Maybe the third lesson we need to learn over and over again is that the welcoming ways of Jesus often make other people squirm. Maybe we don’t react like the Pharisees, but it is easy to fall into the trap of seeking out people like ourselves, where Jesus urges us to reach out and touch the unlovely - the leper in society. It was never going to be easy.
Jesus responds by asking. Who needs a house-call from the doctor, the person who is hale and hearty or the person who has a terrible cough and a fever? This is one of those beautiful moments when Jesus manages to disarm his opponents. You, he insinuates, are so clearly healthy! I will stay with these sick people.

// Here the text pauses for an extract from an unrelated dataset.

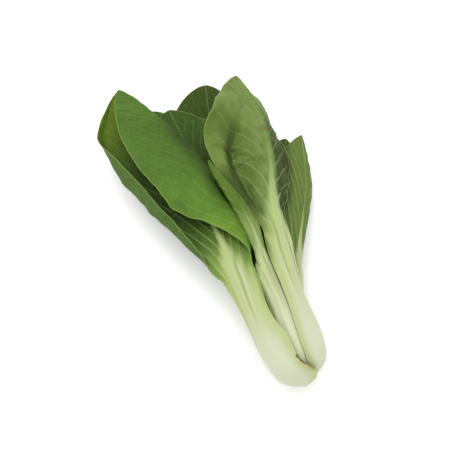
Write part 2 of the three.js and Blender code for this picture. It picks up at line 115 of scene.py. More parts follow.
LEAVES = {
    "leaf_1_top_left": dict(
        turn=147, ring=-0.9, face=92, blade_from=0.34, foot_at=(4.6, -1.4),
        route=[(-22, 55, 41), (-21, 90, 44), (-20, 120, 42), (-25, 175, 37), (-34, 222, 32),
               (-39.5, 264, 27)],
        half=(49.5, 65), peak=(1.35, 1.05), blunt=(0.4, 0.72), pointed=(0.4, 0), stalk=22.5, foot=46,
        heel=20, rib=5, cup=4, clasp=(52, 44), hug=(20, 52), flare=(0, 3.3),
        folds_left=[dict(at=(0.7, 0.68), width=0.2, angle=150, when=(0.33, 0.6),
                         fade=(0.72, 0.95, 0.75))],
        folds_right=[dict(at=(0.78, 0.215), width=0.2, angle=172, when=(0.3, 0.575),
                          later=(0.19, 0.6, 0.8))],
        wave=(0.9, 38, 0.5), grid=(290, 72, 88), blister=0.3, swell=0.2, vein_show=0.18,
        vein_spacing=14, green_down=-0.02, grooves=(-0.48, 0.2)),
    "leaf_2_underside": dict(
        turn=275, ring=1, face=270, blade_from=0.40,
        route=[(6, 60, 4.5), (7, 100, 4.5), (8, 150, 4), (14, 205, 3.5), (27, 251.5, 7)],
        half=(32, 36), peak=(1.3, 1.35), blunt=(0.6, 0.55), stalk=19, foot=33, rib=5, cup=8, floor=0.8,
        wave=(2, 50, 2), grid=(200, 50, 44), blister=0.2, vein_show=0.12),
    "leaf_3_top_right": dict(
        turn=34, ring=2, face=80, blade_from=0.42,
        route=[(14, 58, 41), (21, 98, 43), (25.8, 124, 41), (39.4, 158, 38), (48, 196, 33),
               (48, 239, 27)],
        half=(51, 23), peak=(1.15, 1.12), blunt=(0.75, 0.5), stalk=18, foot=31, rib=5, cup=10,
        flare=(3.8, 0),
        folds_left=[dict(at=(0, 0), width=0.12, angle=26),
                    dict(at=(0.14, 0.14), width=0.4, angle=-76, fade=(0.75, 0.97, 0.8)),
                    dict(at=(0.42, 0.56), width=0.1, angle=84, when=(0.42, 0.62),
                         later=(0.2, 0.72, 0.92), fade=(0.8, 0.97, 0.8)),
                    dict(at=(0.75, 0.7), width=0.3, angle=-28)],
        folds_right=[dict(at=(0.03, 0.03), width=0.3, angle=-42),
                     dict(at=(0.75, 0.75), width=0.25, angle=25),
                     dict(at=(1, 0.05), width=0.3, angle=-15, when=(0.6, 0.85))],
        wave=(1.5, 42, 0), grid=(280, 84, 48), blister=0.7, ruffle=0.15, vein_show=0.33,
        vein_spacing=14, vein_slope=1.9, rib_pale=0.22, rib_fade=0.85, green_down=-0.03,
        grooves=(-0.3, 0.32)),
    "leaf_4_left": dict(
        turn=200, ring=3.5, face=264, blade_from=0.40,
        route=[(-18.5, 60, 22.5), (-20, 95, 22), (-16, 140, 20), (-9, 185, 18), (-9, 238, 16)],
        half=(37, 36), peak=(1.3, 1.3), blunt=(0.75, 0.6), stalk=16, foot=30, rib=5, cup=14,
        wave=(2.2, 46, 1), grid=(200, 56, 48), blister=0.25, vein_show=0.12),
    "leaf_5_right": dict(
        turn=-14, ring=4.7, face=70, blade_from=0.40,
        route=[(18.5, 60, 23), (32.5, 92, 22), (46.5, 115, 20), (62.2, 142, 14.6), (75, 176.5, 17.4)],
        half=(33, 31), peak=(1.15, 1.15), blunt=(0.75, 0.75), stalk=14, foot=24, rib=3.8, cup=10,
        folds_left=[dict(at=(0.1, 0.1), width=0.5, angle=-10)],
        folds_right=[dict(at=(0.06, 0.06), width=0.3, angle=-160)],
        wave=(1, 40, 0), grid=(220, 56, 52), blister=0.25, vein_slope=4.5),
    "leaf_6_middle": dict(
        turn=92, ring=4.4, face=60, blade_from=0.46,
        route=[(1, 52, 40), (1.1, 84, 45), (2.4, 112, 52.9), (0.4, 140, 53.5), (-4.6, 169, 53.5)],
        half=(19, 9), peak=(1.15, 0.7), blunt=(0.5, 0.8), stalk=19, foot=23, rib=4, cup=5, clasp=(52, 44),
        folds_left=[dict(at=(0.05, 0.05), width=0.4, angle=-150)],
        folds_right=[dict(at=(0.1, 0.1), width=0.5, angle=-20)],
        wave=(0.3, 40, 0), grid=(200, 40, 30), blister=0.08, ruffle=0.1, vein_height=0.08,
        rib_fade=0.9, green_down=-0.02, grooves=(-0.5, 0.0, 0.5)),
    "leaf_7_lower_left": dict(
        turn=240, ring=6.4, face=277, blade_from=0.42,
        route=[(-3.8, 60, 11.5), (-14, 95, 10.2), (-21, 140, 10.2), (-28, 190, 9), (-23, 246, 10)],
        half=(34, 24), peak=(1.3, 1.4), blunt=(0.6, 0.6), stalk=12, foot=20, rib=4, cup=4, floor=0.6,
        wave=(1.6, 44, 3), grid=(180, 40, 34), blister=0.2, vein_show=0.12),
    "leaf_8_lower_right": dict(
        turn=15, ring=7.8, face=-100, blade_from=0.45,
        route=[(9, 60, 16), (20, 90, 11.5), (36, 120, 9.3), (50, 155, 7.2), (65, 183, 7)],
        half=(15, 24), peak=(1.2, 1.2), blunt=(0.65, 0.65), stalk=10, foot=16, rib=3.5, cup=4, floor=0.6,
        wave=(1.4, 40, 1), grid=(160, 36, 34), blister=0.2, vein_show=0.12),
    "leaf_9_heart": dict(
        turn=160, ring=8.5, face=100, blade_from=0.42,
        route=[(-4, 55, 30), (-5, 85, 32), (-4, 120, 32)],
        half=(14, 14), peak=(1.1, 1.1), blunt=(0.7, 0.7), stalk=9, foot=15, rib=3, cup=50,
        wave=(0.8, 30, 1), grid=(120, 26, 26), blister=0.1),
}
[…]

Finally we come to the strange imagery as Jesus moves on to talk about the old and the new: garments and wine. In doing so he appeals to local knowledge and folk law. “No one sews a piece of unshrunk (or new) cloth on an old cloak; the patch pulls away from it, the new from the old, and a worse tear is made. And no one puts new wine into old wineskins; the wine will burst the skins, and the wine is lost, and so are the skins; but one puts new wine into fresh wineskins.” There are several ways of interpreting these sayings. I am going to go out on a limb and say, of all the words of Jesus, perhaps these shake up good church people more than others. It is easy to think Jesus is saying, that the old must be discarded and the new embraced, but the way I read these sentences contradicts that view. Jesus clearly is suggesting we embrace the new, the new wine, and he is clearly suggesting we maintain and protect what is old, the cloak, which he doesn’t want to tear. It’s not the age of something that should be the judge of whether we preserve it. It’s not whether something is new or old that determines if it is good. Rather, it’s the extent to which the new helps us to welcome in the Kingdom of God and to worship him. Both are of value in their own way.

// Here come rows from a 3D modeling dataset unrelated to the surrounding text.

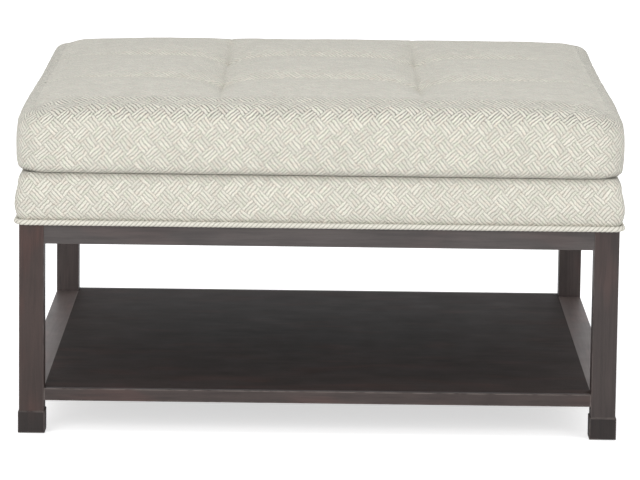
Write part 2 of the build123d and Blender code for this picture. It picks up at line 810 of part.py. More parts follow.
# Foam with a wrap that comes down beside the board.
with BuildPart() as cushion_foam:
    add(cushion_form(cover_thickness + soft_clearance))
    with BuildSketch(Plane.XY.offset(cushion_foot)):
        RectangleRounded(
            2 * (board_half_width + soft_clearance),
            2 * (board_half_depth + soft_clearance),
            cushion_corner_radius - cushion_wrap + soft_clearance,
        )
    extrude(amount=cushion_board_top - cushion_foot, mode=Mode.SUBTRACT)
    with BuildSketch(Plane.XY.offset(cushion_foot)):
        with Locations(*tuft_spots):
            Circle(tuft_hole_radius)
    extrude(amount=crown_rise, mode=Mode.SUBTRACT)
cushion_foam.part.label = "cushion_foam"
export_step(cushion_foam.part, "parts/cushion_foam.step")

# Tufts: a twine from the cover down through foam and board to a flat toggle in the board.
toggle_foot = cushion_board_foot + toggle_recess - toggle_thickness
twine_top = cushion_foot + crown_rise - tuft_sink - cover_thickness - soft_clearance
with BuildPart() as tuft_toggles:
    with BuildSketch(Plane.XY.offset(toggle_foot)):
        with Locations(*tuft_spots):
            Circle(toggle_radius)
            Circle(tuft_twine_radius + glue_gap, mode=Mode.SUBTRACT)
    extrude(amount=toggle_thickness)
tuft_toggles.part.label = "tuft_toggles"
export_step(tuft_toggles.part, "parts/tuft_toggles.step")

with BuildPart() as tuft_twines:
    with BuildSketch(Plane.XY.offset(toggle_foot)):
        with Locations(*tuft_spots):
            Circle(tuft_twine_radius)
    extrude(amount=twine_top - toggle_foot)
tuft_twines.part.label = "tuft_twines"
export_step(tuft_twines.part, "parts/tuft_twines.step")
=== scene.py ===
"""Square ottoman coffee table: a tufted cushion on a padded deck, over a dark wood frame with a low shelf.

Metres, in the frame's own axes: X to the right, -Y to the front, Z up.
"""
import math

import bmesh
import bpy
from mathutils import Matrix, Vector


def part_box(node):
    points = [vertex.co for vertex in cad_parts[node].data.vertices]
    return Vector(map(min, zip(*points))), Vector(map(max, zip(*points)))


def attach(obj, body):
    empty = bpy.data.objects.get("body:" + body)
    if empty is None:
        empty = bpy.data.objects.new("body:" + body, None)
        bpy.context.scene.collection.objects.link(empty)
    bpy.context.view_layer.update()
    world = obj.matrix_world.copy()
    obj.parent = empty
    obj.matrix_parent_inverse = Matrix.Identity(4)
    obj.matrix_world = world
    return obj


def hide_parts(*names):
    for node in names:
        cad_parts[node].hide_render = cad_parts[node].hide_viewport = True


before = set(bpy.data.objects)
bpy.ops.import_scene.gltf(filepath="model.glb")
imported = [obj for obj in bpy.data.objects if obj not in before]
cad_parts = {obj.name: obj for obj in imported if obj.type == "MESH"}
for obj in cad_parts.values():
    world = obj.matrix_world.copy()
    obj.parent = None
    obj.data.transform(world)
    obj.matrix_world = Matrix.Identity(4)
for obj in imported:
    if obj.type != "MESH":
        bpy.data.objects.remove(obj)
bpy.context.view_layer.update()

bl_info = {
    "name": "Ottoman Coffee Table",
    "version": (1, 0, 0),
    "blender": (4, 5, 0),
    "location": "3D View > Sidebar > Ottoman",
    "description": "Builds the upholstery, finishes and studio of a square ottoman coffee table",
    "category": "Add Mesh",
}

BODY = "root"
CORNERS = ("front_left", "front_right", "rear_left", "rear_right")
SIDES = ("front", "left", "rear", "right")
SIDE_GRAIN = {"front": "X", "left": "Y", "rear": "X", "right": "Y"}
DECK_CORNER = 0.006  # rounding of the deck rails' upright corners

cushion_low, cushion_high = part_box("cushion_cover")
border_low, border_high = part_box("border_cover")
deck_low, deck_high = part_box("deck_board")
dust_low, dust_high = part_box("dust_cover")


def length(name, description, default, **more):
    """A size in metres that shows with its unit."""
    return bpy.props.FloatProperty(
        name=name, description=description, default=default, unit="LENGTH", precision=4, **more
    )


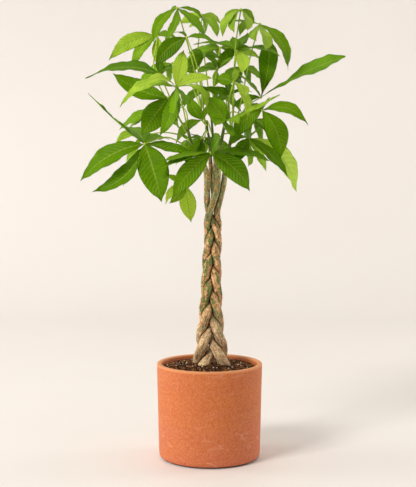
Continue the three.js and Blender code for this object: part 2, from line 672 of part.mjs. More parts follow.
function leafMeshes(stems) {
  const leaves = [...LEAVES, ...BACK_LEAVES];
  const plans = leaves.map((leaf, i) => ({ leaf, number: i + 1, ...leafPlan(leaf, i + 1) }));
  const stemGuards = [];
  stemCourses.forEach((stem) => keep(stemGuards, stemSolid(stem, CLEAR)));
  const placed = [...stemGuards];
  for (const plan of plans) {
    const [stemIndex, height] = plan.leaf.from;
    const ownStem = stemGuards[stemIndex];
    const others = placed.filter((p) => p !== ownStem);
    const [u, v, y] = plan.via;
    for (const shift of FOOT_SHIFTS.flatMap((down) => VIA_SHIFTS.map((back) => [down, back]))) {
      const foot = middleAt(stemCourses[stemIndex].middles, height + shift[0]);
      const course = [foot, seen([u, v, y + shift[1]]), plan.hub];
      if (meets(loft(petioleRings(...course, CLEAR)).subtract(ownStem.solid), others)) continue;
      plan.petiole = loft(petioleRings(...course, 0)).subtract(ownStem.solid);
      break;
    }
    if (!plan.petiole) throw new Error(`no room for the stalk of leaf ${plan.number}`);
    keep(placed, plan.petiole);
  }
  const meshes = [];
  const blades = [];
  for (const plan of plans) {
    const ownPetiole = placed.find((p) => p.solid === plan.petiole);
    const others = [...placed.filter((p) => p !== ownPetiole), ...blades];
    const own = [];
    let solid = solidOfGeometry(new THREE.OctahedronGeometry(HUB_RADIUS).translate(...plan.hub.toArray()));
    solid = solid.add(plan.petiole);
    plan.tips.forEach(({ place: [u, v, y], shown, arch }, index) => {
      const phase = 2 * Math.PI * scatter(plan.number, index);
      for (const [share, shift] of BLADE_SHARES.flatMap((part) => TIP_SHIFTS.map((back) => [part, back]))) {
        const shape = [plan.hub, seen([u, v, y + shift]), shown, arch, phase, share];
        const outer = loft(bladeRings(...shape, CLEAR, BLADE_FREE));
        const whole = loft(bladeRings(...shape, CLEAR));
        if (meets(whole, others) || meets(outer, own)) continue;
        const blade = loft(bladeRings(...shape, 0));
        keep(own, blade);
        solid = solid.add(blade);
        return;
      }
      throw new Error(`no room for leaflet ${index + 1} of leaf ${plan.number}`);
    });
    blades.push(...own);
    const name = `leaf_${String(plan.number).padStart(2, "0")}`;
    const colour = LEAF_COLOURS[plan.leaf.tone];
    const material = new THREE.MeshStandardMaterial({ color: colour, roughness: 0.5, metalness: 0 });
    const clear = solid.subtract(stems[plan.leaf.from[0]]);
    meshes.push(meshOf(name, largestBody(clear), material));
  }
  return meshes;
}

// ---- The plant in its pot ----
const moneyTree = new THREE.Group();
moneyTree.name = "potted_money_tree";
moneyTree.add(meshOf("pot", potSolid(), TERRACOTTA));
moneyTree.add(meshOf("soil", soilSolid(stemCourses.map((stem) => stemSolid(stem, SOIL_HOLE_GAP))), EARTH));
stemCourses.forEach((stem, i) => {
  const earlier = stemCourses.slice(0, i).map((other) => stemSolid(other, GAP));
  const clear = earlier.reduce((solid, other) => solid.subtract(other), stemSolid(stem, 0));
  moneyTree.add(meshOf(stem.name, largestBody(clear), BARK.clone()));
});
moneyTree.add(...leafMeshes(stemCourses.map((stem) => stemSolid(stem, GAP))));

export default moneyTree;
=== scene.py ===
"""Dresses the frame of a potted money tree: terracotta pot, soil, braided stems and palmate leaves.

The frame holds the plain solids. Every finished piece lies where its solid lies and stands for it.
Shapes are worked out in millimetres and made in metres, +Z up and +Y away from the viewer.
"""

import math

import bpy
import numpy as np
from bpy.props import FloatProperty, FloatVectorProperty, IntProperty, PointerProperty
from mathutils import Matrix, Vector, noise
from mathutils.bvhtree import BVHTree
from mathutils.kdtree import KDTree


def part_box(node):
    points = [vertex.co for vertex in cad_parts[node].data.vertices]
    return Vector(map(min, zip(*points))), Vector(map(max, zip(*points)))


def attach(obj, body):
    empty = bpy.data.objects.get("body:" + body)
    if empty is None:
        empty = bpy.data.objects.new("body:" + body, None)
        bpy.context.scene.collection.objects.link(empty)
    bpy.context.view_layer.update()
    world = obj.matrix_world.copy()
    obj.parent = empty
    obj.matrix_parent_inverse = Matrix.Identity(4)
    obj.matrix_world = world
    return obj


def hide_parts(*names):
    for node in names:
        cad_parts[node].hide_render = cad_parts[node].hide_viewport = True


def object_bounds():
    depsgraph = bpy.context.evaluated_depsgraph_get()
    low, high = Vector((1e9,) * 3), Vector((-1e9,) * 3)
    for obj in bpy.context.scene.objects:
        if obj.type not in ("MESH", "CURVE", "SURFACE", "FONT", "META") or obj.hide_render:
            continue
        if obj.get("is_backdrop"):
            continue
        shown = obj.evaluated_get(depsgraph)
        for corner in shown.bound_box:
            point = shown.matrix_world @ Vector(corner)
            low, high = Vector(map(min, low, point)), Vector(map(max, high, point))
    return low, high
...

Maybe the final thing that we need to hear over and over again is this: Look around you. This is no funeral. This is a wedding banquet and we are the beloved people of God. This is what the “new wine” is about ~ not so much the “newness,” as the “wine.” Wine, symbol throughout history and scripture of all that is delicious, all that is wholesome, all that lifts the spirits and gladdens the heart. Wine that is soon to be to us the blood of Christ bringing into our old life his new life. This, I believe, is what we need to remember most of all. This is why we tell the old, old, story again and again so that we’ll finally take this in, so that we’ll finally believe it.